[Start of Records supplied]
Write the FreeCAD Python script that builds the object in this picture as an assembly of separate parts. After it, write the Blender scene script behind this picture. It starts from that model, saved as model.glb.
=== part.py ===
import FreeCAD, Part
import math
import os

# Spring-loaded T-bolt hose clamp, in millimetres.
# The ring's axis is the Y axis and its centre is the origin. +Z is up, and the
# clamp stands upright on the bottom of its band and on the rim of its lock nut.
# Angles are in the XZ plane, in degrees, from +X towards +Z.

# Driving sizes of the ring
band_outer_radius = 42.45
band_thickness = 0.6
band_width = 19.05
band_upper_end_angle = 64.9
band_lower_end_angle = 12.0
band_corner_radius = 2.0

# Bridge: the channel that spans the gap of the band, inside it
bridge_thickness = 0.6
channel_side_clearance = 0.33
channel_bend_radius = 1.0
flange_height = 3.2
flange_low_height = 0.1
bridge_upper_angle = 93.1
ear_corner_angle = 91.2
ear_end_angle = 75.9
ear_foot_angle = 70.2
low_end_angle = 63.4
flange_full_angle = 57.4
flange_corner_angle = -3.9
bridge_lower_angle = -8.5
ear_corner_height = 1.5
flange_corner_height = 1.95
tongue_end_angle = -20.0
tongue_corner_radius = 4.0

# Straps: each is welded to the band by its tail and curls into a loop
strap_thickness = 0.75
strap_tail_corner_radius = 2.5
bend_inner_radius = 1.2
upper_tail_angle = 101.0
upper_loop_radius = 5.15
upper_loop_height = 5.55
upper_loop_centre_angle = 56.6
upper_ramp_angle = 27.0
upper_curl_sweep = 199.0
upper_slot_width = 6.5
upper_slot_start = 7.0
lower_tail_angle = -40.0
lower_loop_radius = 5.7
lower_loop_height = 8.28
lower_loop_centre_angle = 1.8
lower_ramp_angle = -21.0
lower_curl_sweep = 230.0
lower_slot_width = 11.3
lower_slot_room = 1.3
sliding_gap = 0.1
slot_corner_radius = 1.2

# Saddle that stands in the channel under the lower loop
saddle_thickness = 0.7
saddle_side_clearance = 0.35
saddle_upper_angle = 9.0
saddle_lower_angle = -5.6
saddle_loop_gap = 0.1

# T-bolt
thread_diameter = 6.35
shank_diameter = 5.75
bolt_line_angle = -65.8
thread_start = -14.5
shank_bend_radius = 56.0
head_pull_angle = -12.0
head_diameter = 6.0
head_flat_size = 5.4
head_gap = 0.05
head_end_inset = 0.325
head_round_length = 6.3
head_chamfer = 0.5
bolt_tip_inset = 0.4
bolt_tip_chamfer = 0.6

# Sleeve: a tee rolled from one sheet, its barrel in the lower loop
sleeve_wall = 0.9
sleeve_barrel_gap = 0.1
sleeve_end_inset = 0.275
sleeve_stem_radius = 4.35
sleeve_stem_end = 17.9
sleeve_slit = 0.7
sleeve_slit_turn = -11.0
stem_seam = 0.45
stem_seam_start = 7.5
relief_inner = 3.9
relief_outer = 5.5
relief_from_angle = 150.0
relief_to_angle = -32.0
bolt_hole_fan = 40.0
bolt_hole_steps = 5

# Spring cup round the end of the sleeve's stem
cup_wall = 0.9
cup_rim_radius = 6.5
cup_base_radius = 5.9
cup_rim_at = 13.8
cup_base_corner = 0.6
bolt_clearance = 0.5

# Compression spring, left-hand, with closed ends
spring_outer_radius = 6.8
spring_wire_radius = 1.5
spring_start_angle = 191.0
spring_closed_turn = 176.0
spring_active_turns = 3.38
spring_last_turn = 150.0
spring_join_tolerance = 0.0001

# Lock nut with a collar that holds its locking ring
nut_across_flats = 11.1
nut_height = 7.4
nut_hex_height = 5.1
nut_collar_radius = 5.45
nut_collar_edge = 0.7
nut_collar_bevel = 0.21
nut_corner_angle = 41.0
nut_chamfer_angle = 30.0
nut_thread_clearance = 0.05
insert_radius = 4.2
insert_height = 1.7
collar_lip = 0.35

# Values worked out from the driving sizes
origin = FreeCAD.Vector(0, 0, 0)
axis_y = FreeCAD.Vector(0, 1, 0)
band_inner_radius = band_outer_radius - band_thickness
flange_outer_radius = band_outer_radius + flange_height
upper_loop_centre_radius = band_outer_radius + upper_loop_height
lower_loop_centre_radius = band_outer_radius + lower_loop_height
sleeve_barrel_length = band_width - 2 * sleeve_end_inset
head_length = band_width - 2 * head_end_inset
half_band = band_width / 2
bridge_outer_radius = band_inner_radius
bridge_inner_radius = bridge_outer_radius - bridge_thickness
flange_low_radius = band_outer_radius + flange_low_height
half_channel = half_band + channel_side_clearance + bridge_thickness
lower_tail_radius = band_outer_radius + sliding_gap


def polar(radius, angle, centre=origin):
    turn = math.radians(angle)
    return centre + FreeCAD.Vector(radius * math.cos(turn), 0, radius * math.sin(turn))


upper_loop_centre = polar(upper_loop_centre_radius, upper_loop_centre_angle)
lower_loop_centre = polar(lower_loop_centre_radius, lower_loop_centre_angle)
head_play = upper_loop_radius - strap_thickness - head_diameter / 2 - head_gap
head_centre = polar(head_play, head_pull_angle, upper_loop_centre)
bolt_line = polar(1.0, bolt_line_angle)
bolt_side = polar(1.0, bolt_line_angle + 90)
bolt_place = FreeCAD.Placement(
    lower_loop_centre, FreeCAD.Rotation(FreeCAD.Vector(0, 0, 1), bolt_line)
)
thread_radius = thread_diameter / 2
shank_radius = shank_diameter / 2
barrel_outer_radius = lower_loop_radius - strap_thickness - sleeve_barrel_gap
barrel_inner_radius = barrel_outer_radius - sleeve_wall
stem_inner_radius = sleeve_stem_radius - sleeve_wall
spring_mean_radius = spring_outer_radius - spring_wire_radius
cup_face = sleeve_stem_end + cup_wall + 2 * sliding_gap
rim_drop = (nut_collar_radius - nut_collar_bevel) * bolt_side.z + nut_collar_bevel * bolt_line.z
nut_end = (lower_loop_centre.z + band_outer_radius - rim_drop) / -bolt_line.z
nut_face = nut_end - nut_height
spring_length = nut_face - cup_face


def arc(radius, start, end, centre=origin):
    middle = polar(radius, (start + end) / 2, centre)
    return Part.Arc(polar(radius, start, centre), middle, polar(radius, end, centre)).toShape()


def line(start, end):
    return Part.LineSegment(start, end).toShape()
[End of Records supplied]
[Start of Records supplied]
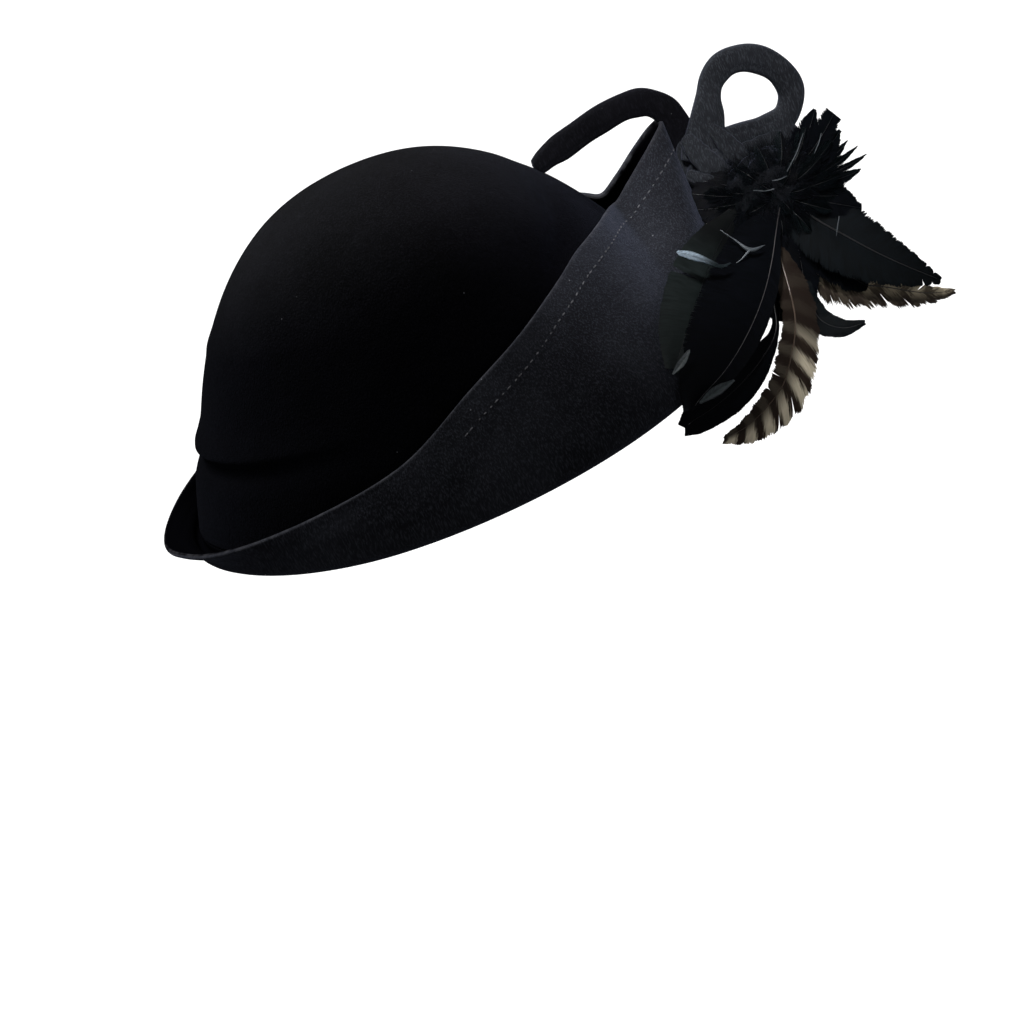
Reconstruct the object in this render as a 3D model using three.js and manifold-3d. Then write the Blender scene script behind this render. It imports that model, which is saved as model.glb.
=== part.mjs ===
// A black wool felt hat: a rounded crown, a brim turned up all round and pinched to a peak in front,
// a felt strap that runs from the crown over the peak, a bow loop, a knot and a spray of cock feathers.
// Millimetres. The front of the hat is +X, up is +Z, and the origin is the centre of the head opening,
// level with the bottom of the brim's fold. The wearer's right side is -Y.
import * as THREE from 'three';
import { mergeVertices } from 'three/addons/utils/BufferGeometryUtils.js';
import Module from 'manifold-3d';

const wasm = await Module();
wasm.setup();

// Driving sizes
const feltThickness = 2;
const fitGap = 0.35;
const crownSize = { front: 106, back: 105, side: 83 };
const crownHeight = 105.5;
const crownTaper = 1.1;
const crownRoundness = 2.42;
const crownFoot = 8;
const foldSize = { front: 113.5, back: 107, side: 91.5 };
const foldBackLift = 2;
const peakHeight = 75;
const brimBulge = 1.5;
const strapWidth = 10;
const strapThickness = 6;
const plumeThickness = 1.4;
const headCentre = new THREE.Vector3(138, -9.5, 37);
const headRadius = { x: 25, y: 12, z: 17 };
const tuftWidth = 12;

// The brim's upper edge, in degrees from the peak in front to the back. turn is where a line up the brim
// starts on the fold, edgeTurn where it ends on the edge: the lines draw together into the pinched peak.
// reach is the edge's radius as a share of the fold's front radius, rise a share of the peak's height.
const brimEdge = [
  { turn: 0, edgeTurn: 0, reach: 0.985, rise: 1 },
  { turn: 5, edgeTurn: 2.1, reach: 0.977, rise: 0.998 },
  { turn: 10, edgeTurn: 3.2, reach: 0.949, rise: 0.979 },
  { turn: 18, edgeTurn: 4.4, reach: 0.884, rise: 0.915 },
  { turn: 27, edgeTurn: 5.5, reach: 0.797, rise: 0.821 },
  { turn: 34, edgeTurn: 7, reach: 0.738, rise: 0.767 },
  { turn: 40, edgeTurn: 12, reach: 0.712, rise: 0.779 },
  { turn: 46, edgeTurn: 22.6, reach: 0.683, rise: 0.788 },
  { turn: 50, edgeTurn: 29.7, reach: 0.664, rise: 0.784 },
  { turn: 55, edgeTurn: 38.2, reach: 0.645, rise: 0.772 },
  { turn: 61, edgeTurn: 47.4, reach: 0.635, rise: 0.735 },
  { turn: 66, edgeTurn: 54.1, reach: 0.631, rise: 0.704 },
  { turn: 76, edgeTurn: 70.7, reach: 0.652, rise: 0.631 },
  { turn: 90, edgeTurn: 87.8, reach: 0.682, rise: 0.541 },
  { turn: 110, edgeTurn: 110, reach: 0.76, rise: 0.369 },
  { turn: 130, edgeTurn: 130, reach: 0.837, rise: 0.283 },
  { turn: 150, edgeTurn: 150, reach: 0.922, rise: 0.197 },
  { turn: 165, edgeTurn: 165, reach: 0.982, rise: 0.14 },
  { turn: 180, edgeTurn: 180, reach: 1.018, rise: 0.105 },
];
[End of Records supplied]
[Start of Records supplied]
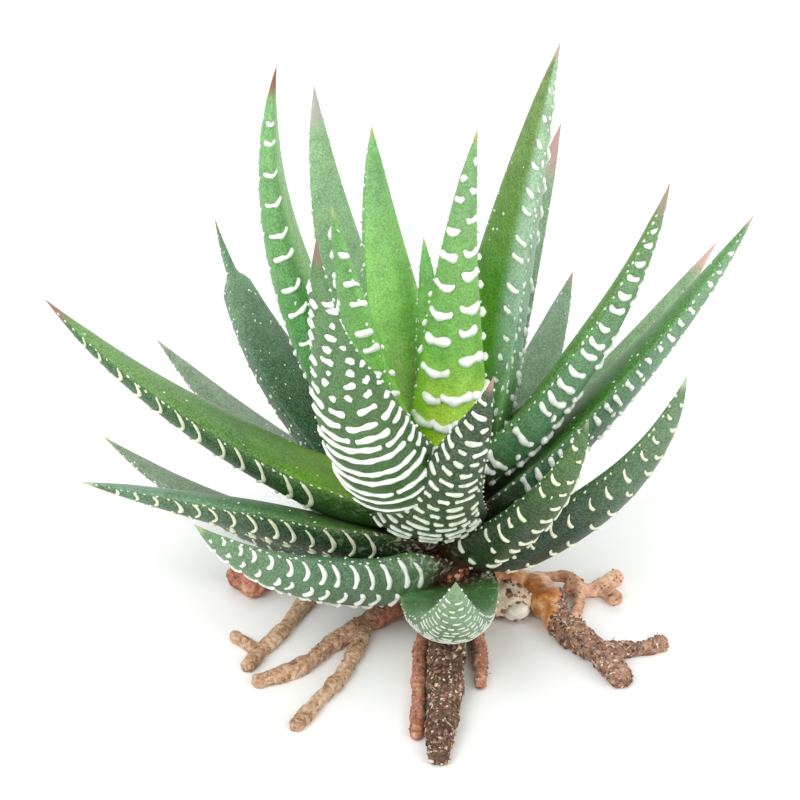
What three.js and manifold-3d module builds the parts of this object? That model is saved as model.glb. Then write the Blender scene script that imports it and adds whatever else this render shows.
[End of Records supplied]
**Exercise task**: Output only the lines from the one containing "Reconstruct the object" through the one containing "const tuftWidth = 12;", inclusive, exactly as written.

**Response to this exercise**:
Reconstruct the object in this render as a 3D model using three.js and manifold-3d. Then write the Blender scene script behind this render. It imports that model, which is saved as model.glb.
=== part.mjs ===
// A black wool felt hat: a rounded crown, a brim turned up all round and pinched to a peak in front,
// a felt strap that runs from the crown over the peak, a bow loop, a knot and a spray of cock feathers.
// Millimetres. The front of the hat is +X, up is +Z, and the origin is the centre of the head opening,
// level with the bottom of the brim's fold. The wearer's right side is -Y.
import * as THREE from 'three';
import { mergeVertices } from 'three/addons/utils/BufferGeometryUtils.js';
import Module from 'manifold-3d';

const wasm = await Module();
wasm.setup();

// Driving sizes
const feltThickness = 2;
const fitGap = 0.35;
const crownSize = { front: 106, back: 105, side: 83 };
const crownHeight = 105.5;
const crownTaper = 1.1;
const crownRoundness = 2.42;
const crownFoot = 8;
const foldSize = { front: 113.5, back: 107, side: 91.5 };
const foldBackLift = 2;
const peakHeight = 75;
const brimBulge = 1.5;
const strapWidth = 10;
const strapThickness = 6;
const plumeThickness = 1.4;
const headCentre = new THREE.Vector3(138, -9.5, 37);
const headRadius = { x: 25, y: 12, z: 17 };
const tuftWidth = 12;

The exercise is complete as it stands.